Education was significantly affected by the drive in the late 1970s and ’80s to Islamise society. There was a vigorous attempt at Islamising education. The way it was done resulted in gross mutilation of facts, placing greater emphasis on ritualistic faith than on humanism, violation of the rights of religious minorities, and lastly the end product: irrational and unquestioning minds.

An important part of the Islamisation agenda was redefining the raison d’etre of the country. The new articulation was based on the ‘ideology’ of Pakistan. Notwithstanding the fact that the term was never used during the Pakistan movement, nor was it ever a part of the speeches and writings of any of the founding fathers whom we remember as architects of Pakistan.
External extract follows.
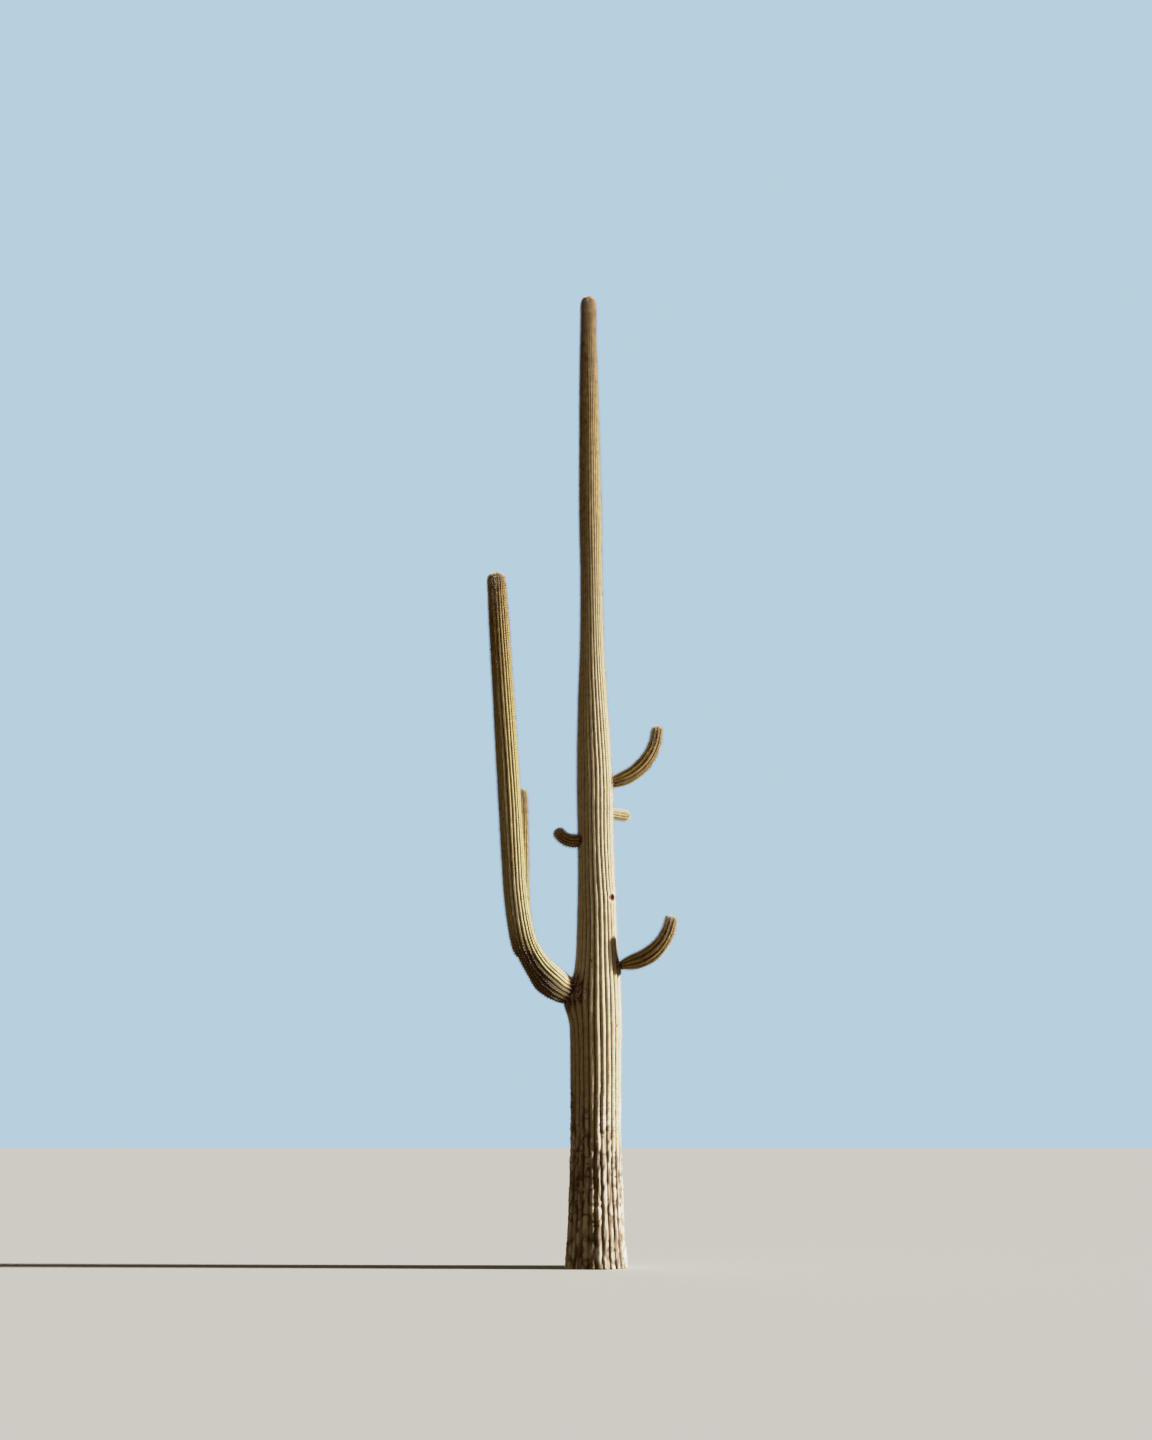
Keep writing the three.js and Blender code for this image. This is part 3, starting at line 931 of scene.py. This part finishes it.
def felt(name, colour):
    """Short matted wool, which has hardly any gloss."""
    settings = {"Base Color": linear(colour), "Roughness": 1.0, "Specular IOR Level": 0.1}
    return new_material(name, settings)[0]


def tint_of(growth, count):
    """A tint's number for each areole, from old to young, with neighbours mixed; the last is rusty."""
    drawn = growth * (count - 2) + chance.normal(0, 0.55, len(growth))
    tint = np.clip(np.rint(drawn), 0, count - 2).astype(int)
    # Near the tips whole patches of about 70 mm are rusty
    patch = lumps(areole_place, (0.07, 0.07, 0.07), 2.6) + chance.normal(0, 0.08, len(growth))
    return np.where(patch > 0.66 - 0.42 * smooth_steps(0.6, 0.95, growth), count - 1, tint)


def add_in_pieces(name, points, corners, tints, materials):
    """Like small things joined into pieces: points as things by points, one tint for each thing."""
    per_thing = len(corners)
    points = np.clip(points, np.array(cad_low) + box_inset, np.array(cad_high) - box_inset)
    things = most_triangles // per_thing
    for order, first in enumerate(range(0, len(points), things), start=1):
        part = points[first:first + things]
        offsets = np.arange(len(part))[:, None, None] * part.shape[1]
        triangles = (np.array(corners)[None] + offsets).reshape(-1, 3)
        part_tints = np.repeat(tints[first:first + things], per_thing)
        piece = add_mesh(f"{name}_{order}", part.reshape(-1, 3), triangles, materials, False, part_tints)
        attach(piece, "root")


def add_felt():
    """A low oval pad on each crest point, with its root just under the skin."""
    turns = np.arange(6) * math.pi / 3
    rim = areole_up[:, None] * (np.cos(turns) * felt_length / 2)[None, :, None] \
        + areole_side[:, None] * (np.sin(turns) * felt_length / 3)[None, :, None]
    size = chance.uniform(0.8, 1.2, len(areoles))[:, None, None]
    rim = areole_place[:, None] + rim * size - areole_out[:, None] * 0.002
    top = areole_place + areole_out * felt_height
    points = np.concatenate([rim, top[:, None]], axis=1)
    corners = [(step, (step + 5) % 6, 6) for step in range(6)]
    tints = ["#9a8e7d", "#a99a82", "#b39d6f", "#b0935a", "#b99c66", "#946f42"]
    materials = [felt(f"areole_felt_{order}", colour) for order, colour in enumerate(tints, start=1)]
    add_in_pieces("areole_felt", points, corners, tint_of(areole_growth, 6), materials)


def needles(roots, headings, beside, thickness, lengths):
    """Three-sided needles, each as the three points of its foot and its tip."""
    across = unit(np.cross(headings, beside + 0.01))
    beneath = np.cross(headings, across)
    turns = np.arange(3) * 2 * math.pi / 3
    foot = [roots + (across * math.cos(a) + beneath * math.sin(a)) * thickness / 2 for a in turns]
    return np.stack([*foot, roots + headings * lengths[..., None]], axis=-2)


def add_spines(name, turns, lifts, lengths, thickness, pitch_share, tints):
    """A spine for each turn round the areole, at a lift above the skin, as a three-sided needle."""
    count = len(turns)
    shape = (len(areoles), count)
    turn = turns + chance.normal(0, turn_stray, shape)
    lift = lifts + chance.normal(0, lift_stray, shape)
    # Spines on young skin stand up more, and on old skin they are worn short
    lift = lift + 0.25 * smooth_steps(0.8, 1.0, areole_growth)[:, None]
    worn = 0.55 + 0.45 * smooth_steps(0.05, 0.4, areole_growth)[:, None]
    young = smooth_steps(0.88, 1.0, areole_growth)[:, None]
    longest = areole_pitch[:, None] * pitch_share + 0.016 * young
    length = np.minimum(lengths * (worn + 0.25 * young), longest) * chance.uniform(0.75, 1.2, shape)
    flat = turned(areole_up[:, None], areole_side[:, None], turn)
    heading = turned(flat, areole_out[:, None], lift)
    root = areole_place[:, None] + flat * 0.003 + areole_out[:, None] * 0.001
    points = needles(root, heading, areole_out[:, None], thickness, length)
    firsts = np.repeat(np.arange(count) * 4, len(needle_sides))
    corners = np.tile(needle_sides, (count, 1)) + firsts[:, None]
    materials = [horn(f"{name}_{order}", colour) for order, colour in enumerate(tints, start=1)]
    points = points.reshape(len(areoles), count * 4, 3)
    add_in_pieces(name, points, corners, tint_of(areole_growth, len(tints)), materials)


add_felt()
radial_turns = np.arange(radial_count) * 2 * math.pi / radial_count + 0.3
add_spines("radial_spines", radial_turns, np.full(radial_count, 0.5), np.full(radial_count, radial_length),
           radial_thickness, 0.36, ["#f3ece0", "#f0e7d5", "#e6d8b2", "#d3b878", "#d9c08a", "#a07442"])
# The central spines stand nearly straight out, and the longest of them points down the stem
add_spines("central_spines", np.array([math.pi, 0.0, 0.9, -0.9, 2.2, -2.2]),
           np.array([0.8, 1.3, 1.2, 1.2, 1.25, 1.25]),
           central_length * np.array([1.1, 0.8, 0.9, 0.9, 0.75, 0.75]), central_thickness, 1.0,
           ["#e4dac8", "#e2d6bc", "#d8c698", "#c4a460", "#cfb27a", "#8f6536"])


def add_crowns():
    """The young spines near a tip: many more to each areole, pale, and standing out all round."""
    crowned = np.repeat(np.flatnonzero(to_tip < crown_fullness[0][-1]), crown_count)
    keep = chance.random(len(crowned)) < np.interp(to_tip[crowned], *crown_fullness)
    crowned = crowned[keep]
    count = len(crowned)
    flat = turned(areole_up[crowned], areole_side[crowned], chance.uniform(0, 2 * math.pi, count))
    heading = turned(flat, areole_out[crowned], chance.uniform(0.5, 1.4, count))
    root = areole_place[crowned] + flat * chance.uniform(0, 0.008, count)[:, None]
    length = crown_length * chance.uniform(0.7, 1.15, count)
    points = needles(root, heading, areole_up[crowned], crown_thickness, length)
    tints = chance.integers(0, 2, count)
    materials = [horn("young_spines_1", "#faf5ea"), horn("young_spines_2", "#f3e9d7")]
    add_in_pieces("young_spines", points, needle_sides, tints, materials)


add_crowns()


# Woolly tips
# Each stem ends in its growing point, a shallow dimple filled with cream and rosy wool out of which
# the youngest spines push.
wool_radius = 0.028
wool_height = 0.014
wool_relief = 0.0025
wool_points_round = 24
wool_rows = 7
wool_foot = 0.006


def grained_material(name, settings, grain, detail, colours, bump_strength=0.0, bump_height=0.0):
    """A material coloured in grains of a size in metres, which stand up where a bump is given."""
    material, tree, shader = new_material(name, settings)
    place = add_node(tree, "ShaderNodeTexCoord").outputs["Object"]
    grains = grains_of(tree, place, grain, detail)
    join_surface(tree, shader, ramp(tree, grains, colours), grains, bump_strength, bump_height)
    return material


def wool_material():
    """Fresh areole wool: cream with a rosy cast, soft and matt, in tufts of 4 mm."""
    colours = [(0.3, "#b08a6c"), (0.55, "#ceb394"), (0.75, "#e6d6bd")]
    settings = {"Roughness": 1.0, "Sheen Weight": 0.4}
    return grained_material("tip_wool", settings, 0.004, 3.0, colours, 0.6, 0.003)


def add_wool(name, stem, material):
    """A low lumpy dome of wool over a stem's apex."""
    rings = stem["rings"]
    along = rings["along"][-1]
    levels = np.linspace(0, 0.95, wool_rows) * math.pi / 2
    spread = np.cos(levels)[:, None] * wool_radius
    height = np.sin(levels)[:, None] * wool_height
    flat = turned(rings["side"][-1], rings["over"][-1], circle(wool_points_round))
    points = rings["apex"] + flat[None] * spread[..., None] + along * (height[..., None] - wool_foot)
    outward = unit(points - rings["apex"] + along * 0.01)
    points = points + outward * (wool_relief * lumps(points, (0.006,) * 3))[..., None]
    ends = [points[0].mean(axis=0), points[-1].mean(axis=0) + along * 0.0005]
    mesh_points = np.concatenate([points.reshape(-1, 3), ends])
    mesh_points = np.minimum(mesh_points, np.array(cad_high) - box_inset)
    return add_mesh(name, mesh_points, skin_triangles(wool_rows, wool_points_round), [material])


tip_wool = wool_material()
for name, stem in stems.items():
    wool = add_wool(f"{name}_tip_wool", stem, tip_wool)
    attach(wool, "root")


# Flower bud
# One scaly green bud has pushed out beside the tip of the lower right arm. It is fleshy and waxy, and
# its scales overlap from the foot to the point.
bud_near = (0.830, -0.160, 3.985)
bud_length = 0.046
bud_radius = 0.015
bud_foot = 0.008
bud_rows = 17
bud_points_round = 24


def bud_scales():
    """Young bud scales: fresh waxy green with reddish tips, smooth and a little glossy."""
    colours = [(0.35, "#6f8a3c"), (0.6, "#93a957"), (0.75, "#a5714a")]
    return grained_material("bud_scales", {"Roughness": 0.45, "IOR": 1.45}, 0.006, 1.0, colours)


def add_bud(stem):
    """An egg-shaped bud with stepped scales, standing on the skin's nearest point."""
    points = stem["points"].reshape(-1, 3)
    nearest = np.argmin(np.linalg.norm(points - bud_near, axis=1))
    foot = points[nearest]
    out = stem["normals"].reshape(-1, 3)[nearest]
    side = unit(np.cross(out, (0.0, 1.0, 0.0)))
    over = np.cross(out, side)
    share = np.linspace(0, 0.98, bud_rows)[:, None]
    turn = circle(bud_points_round)[None]
    scales = 1 + 0.12 * np.abs(np.sin(share * 9 + turn * 2)) + 0.08 * np.sin(turn * 5)
    radius = bud_radius * np.sin(math.pi * (0.16 + 0.84 * share)) ** 0.7 * scales
    height = bud_length * share - bud_foot
    shape = foot + out * (height + 0 * turn)[..., None] \
        + side * (radius * np.cos(turn))[..., None] + over * (radius * np.sin(turn))[..., None]
    ends = [foot - out * bud_foot, foot + out * (bud_length - bud_foot)]
    mesh_points = np.concatenate([shape.reshape(-1, 3), ends])
    return add_mesh("flower_bud", mesh_points, skin_triangles(bud_rows, bud_points_round), [bud_scales()])


flower_bud = add_bud(stems["lower_right_arm"])
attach(flower_bud, "root")


# Nest hole's lip
# The plant walls off a woodpecker's hole with hard cork, which shows as a thick pinkish-brown lip.
lip_radius = 0.040
lip_thickness = 0.022
lip_sunk = 0.004
lip_points_along = 40
lip_points_across = 12


def lip_cork():
    """Callus cork: pinkish brown, dull and finely cracked."""
    colours = [(0.3, "#4a2f20"), (0.5, "#8a6450"), (0.72, "#b08d74")]
    return grained_material("callus_cork", {"Roughness": 0.85}, 0.006, 4.0, colours, 0.7, 0.004)


def add_lip():
    """A lumpy ring let into the skin round the hole."""
    out, side = compass(nest_hole["bearing"])
    round_hole = circle(lip_points_along)[:, None]
    round_lip = circle(lip_points_across)[None]
    on_circle = np.stack([np.cos(round_hole), np.sin(round_hole), 0 * round_hole], -1)
    swell = 1 + 0.25 * lumps(on_circle, (0.5,) * 3)
    spread = lip_radius + lip_thickness / 2 * swell * np.cos(round_lip)
    stand = lip_thickness / 2 * swell * np.sin(round_lip) - lip_sunk
    points = hole_place + turned(side, upward, round_hole) * spread[..., None] + out * stand[..., None]
    here = np.arange(points[..., 0].size).reshape(points.shape[:2])
    beside = np.roll(here, -1, axis=1)
    ahead = np.roll(here, -1, axis=0)
    across = np.roll(beside, -1, axis=0)
    triangles = np.concatenate([
        np.stack(corners, -1).reshape(-1, 3) for corners in ((here, beside, across), (here, across, ahead))
    ])
    return add_mesh("nest_hole_lip", points.reshape(-1, 3), triangles[:, ::-1], [lip_cork()])


nest_lip = add_lip()
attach(nest_lip, "root")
The concocted ‘ideology’ was promoted as an article of faith in all fields, including education. The phrase had no constitutional existence until Ziaul Haq introduced it through a martial law ordinance. “Pakistan ka matlab kya, La Ilaha Illallah” became the lead slogan of the campaign to Islamise society, a slogan that was coined long after the creation of Pakistan applied retroactively to a distorted account of history of the Pakistan movement.

The national curriculum designed during the military rule of General Zia falsely asserted that Pakistan had an ideology because every nation had one. It was then emphasised that Pakistan was created to establish a state where Islamic principles of governance were to be implemented and practised. The term ‘Pakistan ideology’ became sacrosanct and was never to be questioned.

A second aspect of Islamisation of education followed the prescription of Syed Abul ‘Ala Maudoodi, the founder-head of the Jamaat-i-Islami, by insisting that educational material ought to have so much religious content in it that any distinction between religious and non-religious education should disappear. Nearly all the curriculum documents of the 1980s and ’90s specifically laboured on this point.

The textbooks of that time, as even those in use now, have excessive religious content. A controversial interpretation of faith was promoted—even a majority of Muslims did not subscribe to such a puritanical interpretation of Islam, let aside minority sects. Other religious minorities were completely ignored. It is now a part of history that such tampering resulted in riots in various parts of the country.

One glaring act committed under this scheme was to include excessive religious content in Urdu textbooks; in some cases it comprised nearly 50 per cent of the total. It included readings from the Quran and instructions on performing rituals.

Non-Muslims were also subjected to reading the same Urdu textbooks which contained derogatory remarks against Hindus, such as they being eternal enemies of Muslims, cunning, deceitful, treacherous, etc, alienating the minorities and subverting the nation from within.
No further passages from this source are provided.